After the offshore areas are identified, they will be subject to federal, state and local reviews to see if the potential sites could harm endangered species, conflict with military activity, damage underwater archaeological sites, or harm local industries such as tourism, fishing or oil and gas development. Commercial fishing groups and coastal landowners will try to stop the projects if they interfere with their industries or views, as has been the case for the Martha’s Vineyard project and one off the coast of Long Island. In the Gulf of Mexico, oil and gas exploration companies will most likely evaluate whether the development of wind energy is a threat to their operation.

All offshore areas will also have to consider the impact they might have on maritime navigations since essential ports are present in most of the areas. Maritime issues have already become an issue off the coast of California where a ship waiting to unload is alleged to have dragged an anchor across an oil pipeline, causing a spill. With so much infrastructure required for offshore wind generation, similar conflicts may arise.

Subsidies for Renewable Energy

Congress passed the first temporary production tax credit (PTC) for wind in 1992 and extended it 13 times since then. The Democrat’s reconciliation package contains about $235 billion in incentives for wind and solar as well as emerging technologies like hydrogen and sustainable aviation fuels. The $235 billion in incentives is 2.6 times the $90 billion in the economic stimulus package passed in 2009 for renewable energy, when the Obama administration was in office.

The reconciliation package (Build Back Better) would make the PTC and investment tax credit (ITC) direct payments, instead of a tax credit against any taxes owed. That is, renewable energy developers would receive a check from the government for the subsidy. Further, solar, which has long qualified for an investment tax credit but not the production tax credit available to wind, would now qualify for both. The legislation would also restore the PTC and ITC to their original values as follows: The PTC offers a base amount of 0.5 cent per kilowatt-hour through 2031, which could increase to 2.5 cents per kilowatt hour—the original value—if developers pay prevailing wage and employ a certain percentage of apprentices on their projects. The updated ITC envisions a similar system, with a 6 percent base payment and 30 percent bonus with the prevailing wage and apprenticeship requirements. Energy storage such as batteries and microgrid controllers, among other technologies, would also qualify for the ITC.

The combined cost of the PTC and ITC in the reconciliation package $107 billion between 2022 and 2031, which is 5.35 times the $20 billion that the United States spent on the PTC between 2005 and 2019, according to the Congressional Research Service.

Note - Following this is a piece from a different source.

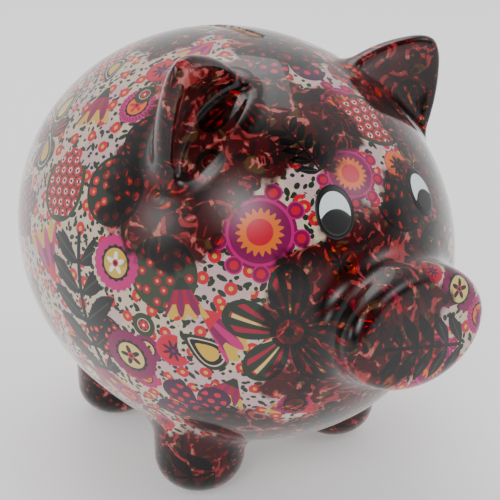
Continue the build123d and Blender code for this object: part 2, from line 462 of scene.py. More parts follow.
def noise(tree, place, scale, detail=2.0, distortion=0.0):
    node = tree.nodes.new("ShaderNodeTexNoise")
    node.inputs["Scale"].default_value = scale
    node.inputs["Detail"].default_value = detail
    node.inputs["Distortion"].default_value = distortion
    tree.links.new(place, node.inputs["Vector"])
    return Term(tree, node.outputs[0])


def stored(tree, name):
    """The node that reads a value stored on the mesh."""
    node = tree.nodes.new("ShaderNodeAttribute")
    node.attribute_name = name
    return node


def coordinates(tree):
    """The place on the object in mm, and the direction of its surface."""
    coords = tree.nodes.new("ShaderNodeTexCoord")
    return vector_math(tree, "SCALE", coords.outputs["Object"], scale=1 / MM), coords.outputs["Normal"]


def plain(name, colour, roughness=0.3, metallic=0.0):
    material = bpy.data.materials.new(name)
    material.use_nodes = True
    shader = material.node_tree.nodes["Principled BSDF"]
    shader.inputs["Base Color"].default_value = (*colour, 1)
    shader.inputs["Roughness"].default_value = roughness
    shader.inputs["Metallic"].default_value = metallic
    return material


# ---------------------------------------------------------------- colours of the print, linear light
CREAM = (0.62, 0.49, 0.37)
ROSE_CREAM = (0.58, 0.40, 0.40)
WHITE = (0.86, 0.80, 0.74)
LEAF = (0.018, 0.032, 0.019)
MOSS = (0.036, 0.050, 0.027)
CHARCOAL = (0.010, 0.010, 0.013)
RED = (0.56, 0.004, 0.030)
CRIMSON = (0.34, 0.005, 0.036)
PINK = (0.50, 0.008, 0.16)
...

Cost of Offshore Wind Farms

Data from the U.K. for actual wind farms offshore show high costs. The Hornsea 1 and East Anglia 1 operating wind farms have cost £4.1 million ($5.6 million) per megawatt of capacity and £3.6 million ($4.9 million) per megawatt of capacity, respectively. Moray East, which installed its final turbine recently is expected to cost £4 million per megawatt—similar to Hornsea 1. Moves to deeper waters have brought slightly better load factors for offshore windfarms, but the extra costs involved in going deeper appear to have largely wiped out the load factor gains. Costs for offshore wind in the U.K. have been approximately level from 2013 to 2019. East Anglia 1, coming in on budget in 2020 and delivering expected performance, has produced a drop in costs for that year, but costs for the next three U.K. windfarms to come on line (Triton Knoll, Moray East, and Hornsea 2) look as though they will return to the normal higher cost levels.

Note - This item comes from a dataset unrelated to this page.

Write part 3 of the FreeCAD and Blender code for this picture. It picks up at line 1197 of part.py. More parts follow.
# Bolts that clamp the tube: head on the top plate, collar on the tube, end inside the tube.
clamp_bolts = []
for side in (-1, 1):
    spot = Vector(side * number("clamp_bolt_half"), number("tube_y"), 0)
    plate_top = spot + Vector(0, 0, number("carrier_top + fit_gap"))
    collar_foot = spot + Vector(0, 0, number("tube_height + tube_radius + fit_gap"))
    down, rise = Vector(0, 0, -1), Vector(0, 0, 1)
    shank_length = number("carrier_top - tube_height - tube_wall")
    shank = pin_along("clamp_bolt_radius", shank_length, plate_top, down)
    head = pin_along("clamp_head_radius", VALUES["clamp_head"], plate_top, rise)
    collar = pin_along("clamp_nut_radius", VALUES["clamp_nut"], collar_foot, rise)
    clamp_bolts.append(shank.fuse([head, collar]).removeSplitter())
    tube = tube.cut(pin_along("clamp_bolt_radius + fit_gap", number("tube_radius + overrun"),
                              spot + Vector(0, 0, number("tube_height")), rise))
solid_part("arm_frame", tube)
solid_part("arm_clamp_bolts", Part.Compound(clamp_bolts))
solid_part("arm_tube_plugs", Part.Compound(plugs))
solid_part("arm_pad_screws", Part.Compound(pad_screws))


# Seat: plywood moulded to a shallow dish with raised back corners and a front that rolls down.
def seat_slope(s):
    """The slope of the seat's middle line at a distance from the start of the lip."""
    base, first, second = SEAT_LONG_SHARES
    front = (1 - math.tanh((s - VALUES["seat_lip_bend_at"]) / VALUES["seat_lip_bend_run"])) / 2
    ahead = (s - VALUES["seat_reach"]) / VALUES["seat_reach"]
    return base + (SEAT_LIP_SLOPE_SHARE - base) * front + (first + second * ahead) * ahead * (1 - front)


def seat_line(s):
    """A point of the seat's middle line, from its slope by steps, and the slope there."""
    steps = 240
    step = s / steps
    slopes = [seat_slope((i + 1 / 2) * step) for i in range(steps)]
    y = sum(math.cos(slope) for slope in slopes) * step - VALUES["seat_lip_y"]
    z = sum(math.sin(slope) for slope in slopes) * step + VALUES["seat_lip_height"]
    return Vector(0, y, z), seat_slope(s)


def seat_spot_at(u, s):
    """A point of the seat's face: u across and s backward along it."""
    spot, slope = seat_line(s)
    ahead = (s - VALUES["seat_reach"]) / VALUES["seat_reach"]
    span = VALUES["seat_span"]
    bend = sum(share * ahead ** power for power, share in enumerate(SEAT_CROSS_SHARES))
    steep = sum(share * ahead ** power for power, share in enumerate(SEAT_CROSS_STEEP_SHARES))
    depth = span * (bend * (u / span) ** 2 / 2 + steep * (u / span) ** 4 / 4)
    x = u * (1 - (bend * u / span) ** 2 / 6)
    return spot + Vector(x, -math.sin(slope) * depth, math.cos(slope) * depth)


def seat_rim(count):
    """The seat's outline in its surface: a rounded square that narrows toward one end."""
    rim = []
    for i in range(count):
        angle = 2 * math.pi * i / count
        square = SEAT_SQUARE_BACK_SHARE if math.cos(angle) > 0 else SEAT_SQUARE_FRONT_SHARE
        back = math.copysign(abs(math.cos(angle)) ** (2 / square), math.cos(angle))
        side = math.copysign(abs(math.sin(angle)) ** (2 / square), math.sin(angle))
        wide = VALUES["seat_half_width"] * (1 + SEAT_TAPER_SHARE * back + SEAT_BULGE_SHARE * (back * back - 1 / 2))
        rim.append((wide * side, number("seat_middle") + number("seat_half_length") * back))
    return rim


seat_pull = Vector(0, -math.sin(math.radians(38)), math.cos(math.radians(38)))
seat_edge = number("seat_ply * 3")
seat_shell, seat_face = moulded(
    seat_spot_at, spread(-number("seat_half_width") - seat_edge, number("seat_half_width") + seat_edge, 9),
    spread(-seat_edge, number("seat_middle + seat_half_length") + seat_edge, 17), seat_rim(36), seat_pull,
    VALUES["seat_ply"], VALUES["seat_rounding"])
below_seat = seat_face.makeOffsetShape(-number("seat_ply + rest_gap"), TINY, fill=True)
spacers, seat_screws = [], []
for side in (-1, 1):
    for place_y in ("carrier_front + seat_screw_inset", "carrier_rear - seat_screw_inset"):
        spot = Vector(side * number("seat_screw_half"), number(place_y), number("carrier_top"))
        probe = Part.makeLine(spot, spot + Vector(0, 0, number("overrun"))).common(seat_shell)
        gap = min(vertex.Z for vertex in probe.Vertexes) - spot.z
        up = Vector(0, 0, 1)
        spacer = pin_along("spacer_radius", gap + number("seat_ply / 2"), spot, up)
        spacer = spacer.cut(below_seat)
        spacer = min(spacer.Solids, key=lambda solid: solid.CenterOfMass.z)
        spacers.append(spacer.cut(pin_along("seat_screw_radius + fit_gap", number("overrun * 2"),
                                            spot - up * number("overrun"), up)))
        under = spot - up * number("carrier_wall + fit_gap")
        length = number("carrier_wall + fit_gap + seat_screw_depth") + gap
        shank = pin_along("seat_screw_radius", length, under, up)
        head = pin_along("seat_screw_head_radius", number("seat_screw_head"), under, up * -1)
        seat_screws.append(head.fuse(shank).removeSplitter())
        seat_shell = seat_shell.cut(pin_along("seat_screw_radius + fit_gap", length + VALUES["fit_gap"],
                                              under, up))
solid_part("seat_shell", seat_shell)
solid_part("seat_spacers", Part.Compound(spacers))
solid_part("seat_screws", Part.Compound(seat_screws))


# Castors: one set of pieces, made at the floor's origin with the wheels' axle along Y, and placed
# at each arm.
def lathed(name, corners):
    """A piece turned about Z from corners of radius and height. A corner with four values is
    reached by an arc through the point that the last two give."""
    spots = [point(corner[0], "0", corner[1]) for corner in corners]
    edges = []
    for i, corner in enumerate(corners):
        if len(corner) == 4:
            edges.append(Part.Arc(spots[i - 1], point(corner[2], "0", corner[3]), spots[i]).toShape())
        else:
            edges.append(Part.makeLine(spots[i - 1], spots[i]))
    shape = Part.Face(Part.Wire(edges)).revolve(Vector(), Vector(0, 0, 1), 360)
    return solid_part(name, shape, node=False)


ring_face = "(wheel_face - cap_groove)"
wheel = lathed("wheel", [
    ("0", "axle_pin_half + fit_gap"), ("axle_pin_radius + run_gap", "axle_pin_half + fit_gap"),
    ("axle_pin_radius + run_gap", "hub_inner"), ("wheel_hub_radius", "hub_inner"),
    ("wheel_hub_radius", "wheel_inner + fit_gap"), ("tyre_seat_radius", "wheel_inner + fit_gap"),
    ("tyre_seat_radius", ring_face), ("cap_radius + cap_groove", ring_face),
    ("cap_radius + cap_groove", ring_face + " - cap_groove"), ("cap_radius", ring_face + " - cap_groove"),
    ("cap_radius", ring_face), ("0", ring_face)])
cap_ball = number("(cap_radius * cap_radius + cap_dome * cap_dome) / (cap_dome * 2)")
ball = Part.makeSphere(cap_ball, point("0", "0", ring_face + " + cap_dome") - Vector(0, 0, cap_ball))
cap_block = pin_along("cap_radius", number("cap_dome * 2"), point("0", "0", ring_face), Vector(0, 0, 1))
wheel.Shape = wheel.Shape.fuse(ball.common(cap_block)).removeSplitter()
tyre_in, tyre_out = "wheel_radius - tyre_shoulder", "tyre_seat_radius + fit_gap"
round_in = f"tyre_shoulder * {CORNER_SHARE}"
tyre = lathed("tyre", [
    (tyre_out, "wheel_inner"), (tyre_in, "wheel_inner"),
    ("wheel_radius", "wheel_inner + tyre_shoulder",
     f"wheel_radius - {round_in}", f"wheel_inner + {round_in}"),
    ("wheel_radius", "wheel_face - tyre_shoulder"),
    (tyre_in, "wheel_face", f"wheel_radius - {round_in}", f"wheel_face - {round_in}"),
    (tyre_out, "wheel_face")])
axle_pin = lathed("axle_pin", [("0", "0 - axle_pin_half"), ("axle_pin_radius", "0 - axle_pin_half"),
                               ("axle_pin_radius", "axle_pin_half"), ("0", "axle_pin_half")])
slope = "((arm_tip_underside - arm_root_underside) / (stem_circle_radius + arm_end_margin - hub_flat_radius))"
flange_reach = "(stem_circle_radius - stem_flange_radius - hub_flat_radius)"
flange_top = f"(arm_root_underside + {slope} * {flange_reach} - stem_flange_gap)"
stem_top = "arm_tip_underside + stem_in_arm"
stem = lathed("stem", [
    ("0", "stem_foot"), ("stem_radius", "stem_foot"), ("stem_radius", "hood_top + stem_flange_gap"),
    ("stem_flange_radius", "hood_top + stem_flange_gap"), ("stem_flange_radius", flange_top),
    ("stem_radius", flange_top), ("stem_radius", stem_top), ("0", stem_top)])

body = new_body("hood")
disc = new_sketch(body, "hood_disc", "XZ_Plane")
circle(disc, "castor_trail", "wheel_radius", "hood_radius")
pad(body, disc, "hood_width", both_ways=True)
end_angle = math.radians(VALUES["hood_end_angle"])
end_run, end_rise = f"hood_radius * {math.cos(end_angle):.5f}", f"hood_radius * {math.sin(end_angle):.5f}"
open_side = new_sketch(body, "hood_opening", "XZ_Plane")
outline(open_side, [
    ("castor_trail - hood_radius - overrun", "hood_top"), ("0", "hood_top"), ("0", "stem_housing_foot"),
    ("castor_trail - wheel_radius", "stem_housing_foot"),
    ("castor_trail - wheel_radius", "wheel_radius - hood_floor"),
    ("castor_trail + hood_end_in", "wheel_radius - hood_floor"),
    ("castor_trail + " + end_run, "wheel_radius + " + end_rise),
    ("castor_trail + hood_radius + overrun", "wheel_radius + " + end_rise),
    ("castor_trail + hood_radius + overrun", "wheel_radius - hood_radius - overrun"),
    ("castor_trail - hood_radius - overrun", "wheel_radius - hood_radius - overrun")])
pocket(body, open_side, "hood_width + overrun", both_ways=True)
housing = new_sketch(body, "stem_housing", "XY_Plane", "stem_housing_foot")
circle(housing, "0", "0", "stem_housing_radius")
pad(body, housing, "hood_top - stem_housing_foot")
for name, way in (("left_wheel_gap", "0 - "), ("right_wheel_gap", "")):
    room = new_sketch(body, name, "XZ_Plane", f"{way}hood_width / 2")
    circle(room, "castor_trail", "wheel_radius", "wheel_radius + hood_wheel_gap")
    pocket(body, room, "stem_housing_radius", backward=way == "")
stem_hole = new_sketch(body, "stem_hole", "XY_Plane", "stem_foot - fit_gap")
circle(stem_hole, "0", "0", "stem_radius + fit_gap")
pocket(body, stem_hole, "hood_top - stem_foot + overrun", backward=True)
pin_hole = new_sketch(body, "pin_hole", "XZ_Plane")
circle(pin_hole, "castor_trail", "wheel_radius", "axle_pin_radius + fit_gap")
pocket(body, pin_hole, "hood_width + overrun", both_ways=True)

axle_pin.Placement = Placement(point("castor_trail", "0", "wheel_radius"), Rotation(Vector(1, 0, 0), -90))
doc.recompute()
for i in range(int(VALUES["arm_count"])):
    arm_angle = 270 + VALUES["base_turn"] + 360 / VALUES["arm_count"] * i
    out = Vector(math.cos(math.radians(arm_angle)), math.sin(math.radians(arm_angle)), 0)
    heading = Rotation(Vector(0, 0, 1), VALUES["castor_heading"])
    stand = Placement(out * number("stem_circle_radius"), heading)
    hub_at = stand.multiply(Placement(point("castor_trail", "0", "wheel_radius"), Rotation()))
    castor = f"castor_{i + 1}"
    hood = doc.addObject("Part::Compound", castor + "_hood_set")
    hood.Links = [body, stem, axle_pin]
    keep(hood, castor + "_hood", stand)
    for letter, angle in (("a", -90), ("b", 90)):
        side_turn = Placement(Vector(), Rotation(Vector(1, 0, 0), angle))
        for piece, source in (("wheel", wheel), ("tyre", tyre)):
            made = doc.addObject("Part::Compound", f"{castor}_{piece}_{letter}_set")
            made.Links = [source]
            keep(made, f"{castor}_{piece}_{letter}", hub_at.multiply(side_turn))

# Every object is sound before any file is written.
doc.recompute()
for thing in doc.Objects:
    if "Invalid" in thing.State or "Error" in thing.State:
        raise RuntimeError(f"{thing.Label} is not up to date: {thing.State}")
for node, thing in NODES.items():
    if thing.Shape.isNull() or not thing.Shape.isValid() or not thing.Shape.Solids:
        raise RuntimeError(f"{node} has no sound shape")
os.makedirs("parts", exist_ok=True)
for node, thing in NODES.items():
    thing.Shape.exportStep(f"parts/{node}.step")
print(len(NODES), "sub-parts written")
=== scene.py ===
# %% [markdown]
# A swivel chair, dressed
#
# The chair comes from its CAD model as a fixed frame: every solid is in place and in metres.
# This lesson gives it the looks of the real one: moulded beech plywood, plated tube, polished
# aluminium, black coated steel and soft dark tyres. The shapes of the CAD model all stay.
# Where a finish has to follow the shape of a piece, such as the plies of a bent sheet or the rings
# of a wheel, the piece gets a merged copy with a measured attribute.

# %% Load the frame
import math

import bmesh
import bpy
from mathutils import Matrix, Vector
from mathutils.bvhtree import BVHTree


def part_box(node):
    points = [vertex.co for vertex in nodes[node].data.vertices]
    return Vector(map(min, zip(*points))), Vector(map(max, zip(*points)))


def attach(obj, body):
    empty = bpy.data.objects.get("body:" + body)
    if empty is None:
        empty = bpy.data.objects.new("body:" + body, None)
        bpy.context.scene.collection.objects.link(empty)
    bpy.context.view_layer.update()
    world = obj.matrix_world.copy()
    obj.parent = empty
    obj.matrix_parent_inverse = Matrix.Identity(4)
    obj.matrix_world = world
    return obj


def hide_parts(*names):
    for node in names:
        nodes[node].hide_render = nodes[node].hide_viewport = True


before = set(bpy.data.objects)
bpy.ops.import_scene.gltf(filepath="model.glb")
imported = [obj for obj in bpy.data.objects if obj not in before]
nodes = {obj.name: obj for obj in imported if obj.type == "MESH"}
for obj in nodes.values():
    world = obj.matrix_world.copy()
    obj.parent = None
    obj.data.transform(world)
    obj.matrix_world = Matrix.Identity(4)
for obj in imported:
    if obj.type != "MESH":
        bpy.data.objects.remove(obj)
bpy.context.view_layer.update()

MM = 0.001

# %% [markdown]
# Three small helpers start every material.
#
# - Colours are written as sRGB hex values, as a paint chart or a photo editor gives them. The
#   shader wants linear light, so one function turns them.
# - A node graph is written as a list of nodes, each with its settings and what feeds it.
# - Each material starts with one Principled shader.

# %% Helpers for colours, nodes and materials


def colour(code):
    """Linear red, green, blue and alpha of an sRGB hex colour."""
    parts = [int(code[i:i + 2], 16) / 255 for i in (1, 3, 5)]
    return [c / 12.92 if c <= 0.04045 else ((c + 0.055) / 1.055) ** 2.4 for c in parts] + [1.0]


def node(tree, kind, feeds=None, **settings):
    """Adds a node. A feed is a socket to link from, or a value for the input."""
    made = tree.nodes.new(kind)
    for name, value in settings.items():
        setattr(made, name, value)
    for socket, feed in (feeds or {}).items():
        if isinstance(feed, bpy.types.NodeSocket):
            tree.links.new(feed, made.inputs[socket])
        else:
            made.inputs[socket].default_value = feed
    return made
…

The Energy Information Administration (EIA) expects the first of a kind offshore wind turbine to cost $5,453 per kilowatt, falling eventually to $4,362 per kilowatt. It appears that Hornsea 1 cost a little more, but EIA’s drop off seems too large compared to U.K. experience. EIA’s cost for offshore wind is almost 3 times higher than the cost of onshore wind. Relying on offshore wind is relying on an intermittent technology that is very expensive.

Europe’s Energy Crisis

One reason, among several, for Europe’s energy crisis is a 20 percent reduction in output from the wind power sector. Renewables such as wind and solar are intermittent, subject to the prevailing wind and solar conditions that can fluctuate greatly throughout the day. They are the least reliable source when it comes to meeting electricity demand. When relying on wind power, unexpected shortages can occur and then European electricity system operators are forced to replace the missing wind power with electricity that can be quickly accessed by ramping up natural gas, oil or coal-fired power plants but at a cost, typically higher than the average power cost. A move to wind and solar energy to replace existing fossil fuel-fired electricity generation will increase power costs for consumers. And it is likely that the more intermittent sources of energy that make up a system, the larger the potential supply disruptions and the required costly backup systems. All of these contribute to consumer costs rising.

Conclusion

President Biden wants 30 gigawatts of expensive and intermittent offshore wind power by 2030 to reach his commitment for the United States to reduce greenhouse gas emissions by 50 percent from 2005 levels by 2030. The Department of Interior has approved the Martha Vineyard offshore wind farm and is assessing more areas along most of the U.S. coastline for future wind lease sales. U.K. data show that offshore wind is very expensive—more expensive than most onshore technologies including onshore wind, solar, natural gas and coal. Wind output has been reduced by 20 percent in Europe as the technology is dependent on prevailing winds, which has contributed to Europe’s energy crisis and huge accompanying hikes in prices for consumers. It is a benefit to the United States that the Europeans took on the transition to renewables first so that Americans could learn from it. However, it is unclear whether the Biden administration is listening.